Andrée Heuschling (Christa Theret) posa para Pierre-Auguste, con quien comparte la ambición de trascender. Para ella, morir es fácil, y así como al viejo le inquieta Coco, a Andrée la perturban las sirvientas del maestro, pues ve en ellas lo que sería su final: el anonimato. Cuando conoce a Jean (Vincent Rottiers), el hijo más querido de Renoir y futuro auteur de Las reglas del juego (La règle deu jeu, 1939), ella encuentra una oportunidad para alcanzar la fama: será su actriz. Más que eso, ella se convierte en dueña e inspiración del talento de Jean, a quien somete en breves actos, como pintarle los labios y llamarlo: “Mi puta”. Andrée no sólo conquista al joven cineasta en la cinta, sino también al que la dirige. Aun así, ni ella se gana una resolución.

En el primer acto, Bourdos promete ya sea un conflicto entre padre e hijos, debido a las convicciones de Pierre-Auguste en contra de lo horrible, que representa Coco, y lo nuevo, que encarna Jean, o un filme sobre la admisión de un legado artístico que perdura en generaciones posteriores. Sin embargo, la exposición de carácter nunca termina. Irónicamente, la cinta sobre la trascendencia no muestra el efecto de sus personajes en el mundo, sino la irrelevancia de sus acciones. Hasta donde Bourdos cuenta la historia, no pasa nada.

Los personajes, fascinantes todos, no actúan, y su pasividad refleja no una convicción de su estatura, sino una irrelevancia, por cierto, falaz. Los Renoir han sido una de las familias más importantes en Francia, sobre todo para el cine, pero Bourdos se rehúsa a mostrar cómo. Su cinta es un acto de fe, pues exige al espectador creer en los personajes, no presenciar sus decisiones. Ni siquiera era necesario relatar sus vidas y obras completas, sólo comprender sus conflictos y concluirlos, pero no sabemos cómo Jean decide hacer cine, aunque es un punto esencial de su relación con Andrée; ignoramos cómo enfrenta la muerte Pierre-Auguste, si con la satisfacción de una vida compleja y una carrera brillante, o si abrumado por el terror que le impide el reposo. Coco es abandonado fuera del cuadro; el conflicto de su visión mórbida con la de su padre no tiene clímax, y su posterior carrera ni siquiera es mencionada al final.

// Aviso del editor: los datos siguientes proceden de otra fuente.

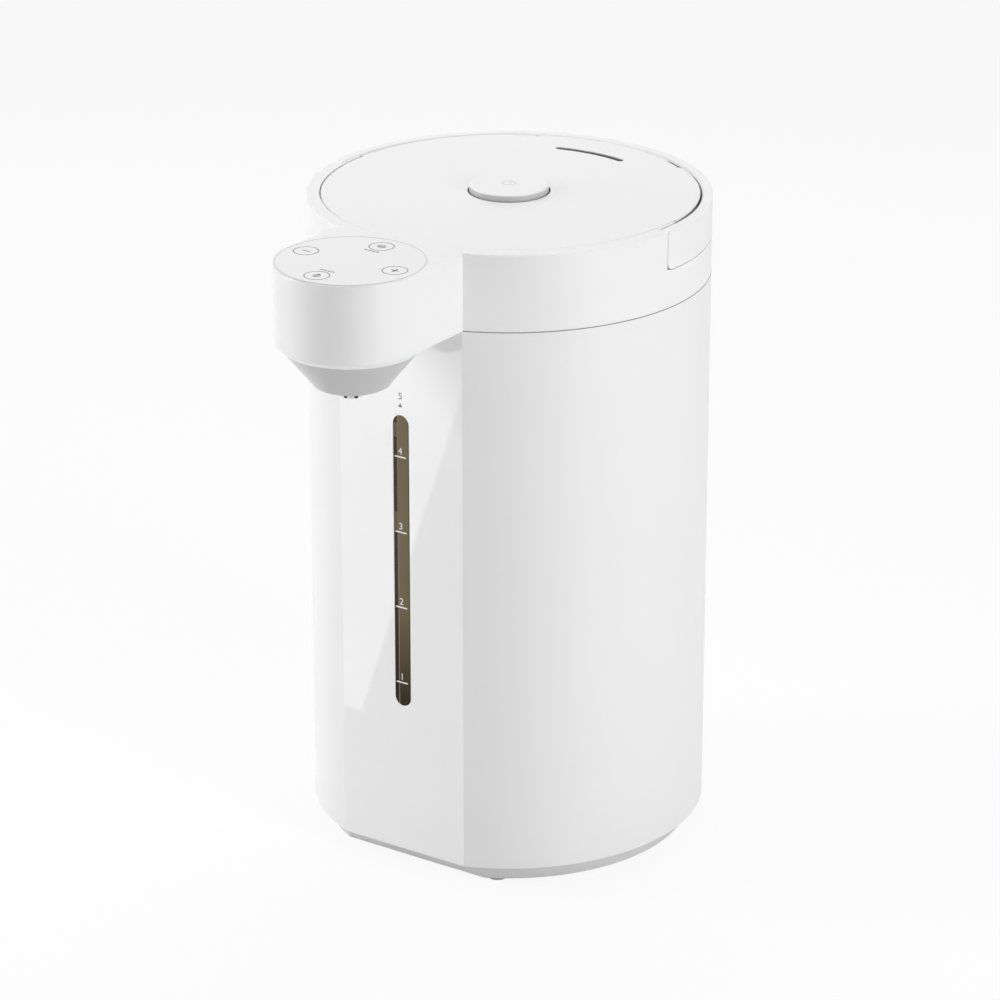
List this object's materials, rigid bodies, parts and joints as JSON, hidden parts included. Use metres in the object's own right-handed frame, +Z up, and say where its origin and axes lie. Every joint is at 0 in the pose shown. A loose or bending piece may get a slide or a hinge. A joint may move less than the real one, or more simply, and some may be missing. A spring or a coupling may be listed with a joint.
{
  "type": "electric water boiler",
  "caption": "Round electric hot water dispenser with a control nose and spout in front, a hinged lid with a push button and a fold-flat carrying handle.",
  "frame": {"origin": "middle of the outline, on the table under the feet", "axes": "+Z up, -Y towards the control nose and spout, +X towards the right-hand side for someone looking at the front"},
  "size_m": [0.21, 0.2824, 0.3525],
  "materials": {
    "shell_lacquer": "satin white lacquer",
    "panel_gloss": "gloss white",
    "window_tint": "tinted clear",
    "white_plastic": "fine satin white",
    "grey_plastic": "light grey",
    "silicone": "translucent white silicone",
    "clear_glass": "clear",
    "steel": "brushed",
    "felt": "fibre felt",
    "aluminium": "as cast",
    "brass": "plain",
    "dark_plastic": "matt black",
    "board": "green board",
    "rubber": "matt"
  },
  "bodies": {
    "body": {"base_screws": "steel", "base_tray": "grey_plastic", "board_components": "dark_plastic", "boil_thermostat": "dark_plastic", "delivery_hose": "silicone", "foot_1": "rubber", "foot_2": "rubber", "foot_3": "rubber", "foot_4": "rubber", "front_panel": "panel_gloss", "handle_pin_left": "steel", "handle_pin_right": "steel", "heater_terminals": "brass", "heating_plate": "aluminium", "inlet_pins": "brass", "inlet_socket": "dark_plastic", "inner_pot": "steel", "insulation_wrap": "felt", "level_seal_lower": "silicone", "level_seal_upper": "silicone", "level_tube": "clear_glass", "nozzle": "white_plastic", "outer_shell": "shell_lacquer", "pot_gasket": "silicone", "pot_support": "steel", "power_board": "board", "pump_cover": "dark_plastic", "pump_housing": "dark_plastic", "pump_motor": "steel", "safety_thermostat": "dark_plastic", "spout_cowl": "grey_plastic", "spout_hose": "silicone", "suction_hose": "silicone", "top_collar": "white_plastic", "touch_board": "board", "touch_panel": "panel_gloss", "window_lens": "window_tint"},
    "lid": {"lid_cover": "white_plastic", "lid_hinge_pin": "steel", "steam_trough": "dark_plastic", "lid_cup": "white_plastic", "lid_inner_cover": "steel", "lid_gasket": "silicone", "button_spring": "steel"},
    "button": {"lid_button": "white_plastic"},
    "bolt_left": {"latch_bolt_left": "white_plastic"},
    "bolt_right": {"latch_bolt_right": "white_plastic"},
    "handle": {"carry_handle": "white_plastic"},
    "rotor": {"impeller": "dark_plastic"}
  },
  "joints": [
    {"name": "lid_hinge", "type": "hinge", "parent": "body", "child": "lid", "pos_m": [0, 0.12225, 0.34635], "axis": [-1, 0, 0], "range_deg": [0, 70]},
    {"name": "button_press", "type": "slide", "parent": "lid", "child": "button", "axis": [0, 0, -1], "range_m": [0, 0.003], "stiffness_N_per_m": 600, "deforming": ["button_spring"]},
    {"name": "latch_left_slide", "type": "slide", "parent": "lid", "child": "bolt_left", "axis": [0, 1, 0], "range_m": [0, 0.0034]},
    {"name": "latch_right_slide", "type": "slide", "parent": "lid", "child": "bolt_right", "axis": [0, 1, 0], "range_m": [0, 0.0034]},
    {"name": "handle_swing", "type": "hinge", "parent": "body", "child": "handle", "pos_m": [0, 0.03025, 0.34425], "axis": [1, 0, 0], "range_deg": [0, 90]},
    {"name": "impeller_spin", "type": "hinge", "parent": "body", "child": "rotor", "pos_m": [-0.052, 0.01525, 0.04], "axis": [0, 0, 1], "continuous": true}
  ],
  "couplings": [
    {"joint": "latch_left_slide", "follows": "button_press", "ratio": 1.13},
    {"joint": "latch_right_slide", "follows": "button_press", "ratio": 1.13}
  ]
}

Bourdos se ve forzado a cerrar este drama que no sucede con un incómodo epílogo. De lo contrario, su filme se habría tratado de nada. Más preocupado en imitar los colores de Renoir, Bourdos eligió mal su tono, que debió ser la contemplación sensual. Pálida frente a la también reciente Camille Claudel 1915, de Bruno DumontRenoir (2012) no encanta los sentidos ni comunica satisfactoriamente las emociones. Mientras en aquélla Dumont revela en explosivos instantes el mecanismo de la reclusión, Renoir se pierde en un delirio descriptivo. La trascendencia, que se supone su tema, es un misterio del que sólo la Historia dará testamento.